The Way Forward: Walter Murch on His New Documentary Coup 53, Finally Writing His Next Book, and the Future of Movie Theaters

The legendary editor, whose latest film in now out, on how he’s been spending the pandemic and his faith in the power of cinematic storytelling.

At the moment, I’m writing a book that I signed a contract with Faber & Faber to do a couple of years ago, but until the lockdown I had so many other things to do that I kept putting it off. The coronavirus forced me to just sit down and write. The new book is an update to my previous book, In the Blink of an Eye; I wrote that almost 30 years ago, and 30 years is roughly a quarter of the entire history of motion pictures, so a lot has happened in that time. In this new book, I write about the effect of digitization, both from a technical but also creative point of view. I’m also writing about the relationship between the audience and the film, there are some essay chapters on film sound, and I touch on the directing and writing of Return to Oz. Basically, it’s a mixture of my peculiar film theories, some practical tips, and some war stories, like what happens when the studio doesn’t like the music on your film.

Luckily, my wife and I are healthy and we live next to a park in London, so we’re able to go out jogging in the park and get fresh air. I don’t watch a lot of movies or television, although at the moment I’m watching the news, because of how things are moving politically and medically in the world. As I’m writing, I offset that by reading mostly science popular science books on physics and biology, which I’m just fascinated by. Nick Lane, a biologist at University College London, has written an excellent series of four books on biochemistry, and is working on a fifth book now. He writes about life, death and sex, and a lot of the other things in our daily life, all of which have microbiological origins.

A still from Coup 53, co-written and edited by Walter Murch.

The documentary Coup 53, which I edited and co-wrote, is out now in virtual cinemas, and it continues to breach obstacles put in its way. Nobody wanted to finance the film. There was a Hollywood studio involved for a couple of months, but then they got cold feet and dropped out, so the director, Taghi Amirani, had to go around shaking the can in Silicon Valley to raise the money. Once we’d finished, we had a very hard time getting into festivals, which kept turning us down. Eventually the film premiered in Telluride, which opened other gates for us, but despite fantastic reviews and every screening being packed, no distributor would pick it up. They would be interested, but then, for mysterious reasons, suddenly wouldn’t return our calls. When COVID-19 happened, we concocted a plan to release the film through a “virtual cinema.” There’s no distribution middle-person involved, and this approach is emerging as a method that can at least get the filmmaking community through the next six months. At that point, we’ll see where the virus is and whether any of the major theater chains have gone bankrupt.

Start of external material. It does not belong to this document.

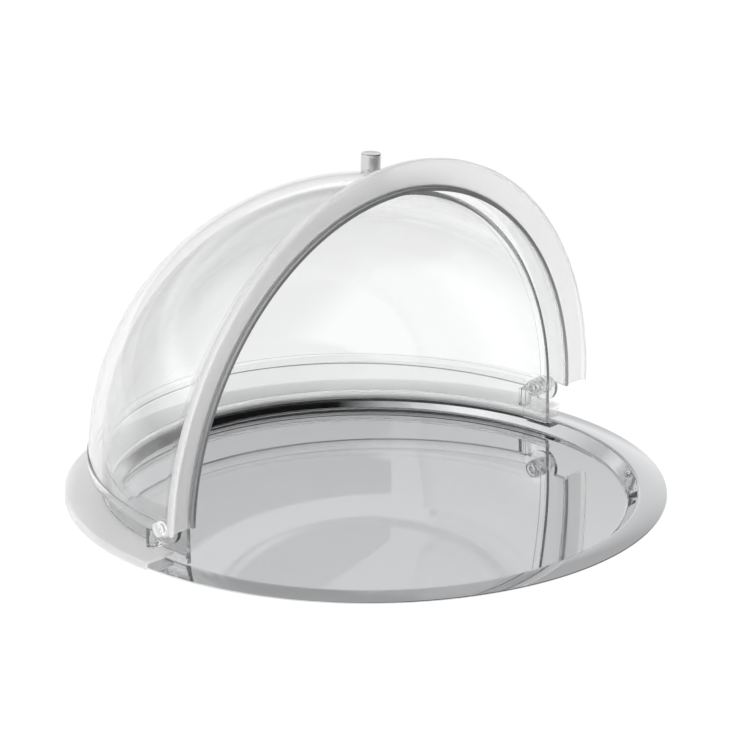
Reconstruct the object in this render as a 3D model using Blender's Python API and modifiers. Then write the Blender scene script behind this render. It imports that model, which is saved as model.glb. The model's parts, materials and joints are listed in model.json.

Even before the pandemic, all the major companies were shifting their focus toward streaming. There were already challenges for theatrical distribution, but then the pandemic moved us forward five years in five months. Still, I don’t believe movie theaters will die out. Telling stories in the dark is part of the human condition and has been ever since the invention of language. At night, what would you do 40,000 years ago? You have language, you have fire, so you build a fire, you assemble around the fire and you tell stories – and that’s what a theater is. The difference is that the flames are the film, and we’re watching the dance of images on the wall the way we would stare into the flames while somebody told us a story. That’s so fundamental that I don’t think it’s going to go away, although it’s clearly under great stress at the moment. There is a human of fundamental human need to assemble in the dark with like-minded strangers to hear a story. If the story is good and told well, the people who hear that and have herded communally emerge from that experience bonded together in a way that they were not before.

Walter Murch is a legendary sound editor, editor, writer and director. His 50-year career in cinema stretches back to 1969 (Francis Ford Coppola’s The Rain People) and includes work on THX-1138, The Godfather, The Godfather Part II, and The Godfather Part III, American Graffiti, The Conversation, Apocalypse Now, The English Patient, The Talented Mr. Ripley, Cold Mountain, and many other films with directors such as George Lucas, Fred Zinnemann, Philip Kaufman, Anthony Minghella, Kathryn Bigelow, Sam Mendes and Brad Bird. Murch’s pioneering achievements in sound were acknowledged by Coppola in his 1979 Palme d’Or winner Apocalypse Now, for which Murch was granted, in a film-history first, the screen credit of “sound designer.” Murch has been nominated for nine Academy Awards (six for editing and three for sound) and has won three, for best sound on Apocalypse Now (for which he and his collaborators devised the now-standard 5.1 sound format), and for Best Film Editing and Best Sound for his work on The English Patient. (Murch had previously won a double BAFTA for best sound and best picture editing for The Conversation in 1974.) His most recent work is the documentary Coup 53 (2019), about Western interference in the politics of Iran, which had its world premiere at the 2019 Telluride Film Festival and is now available through a virtual cinema release.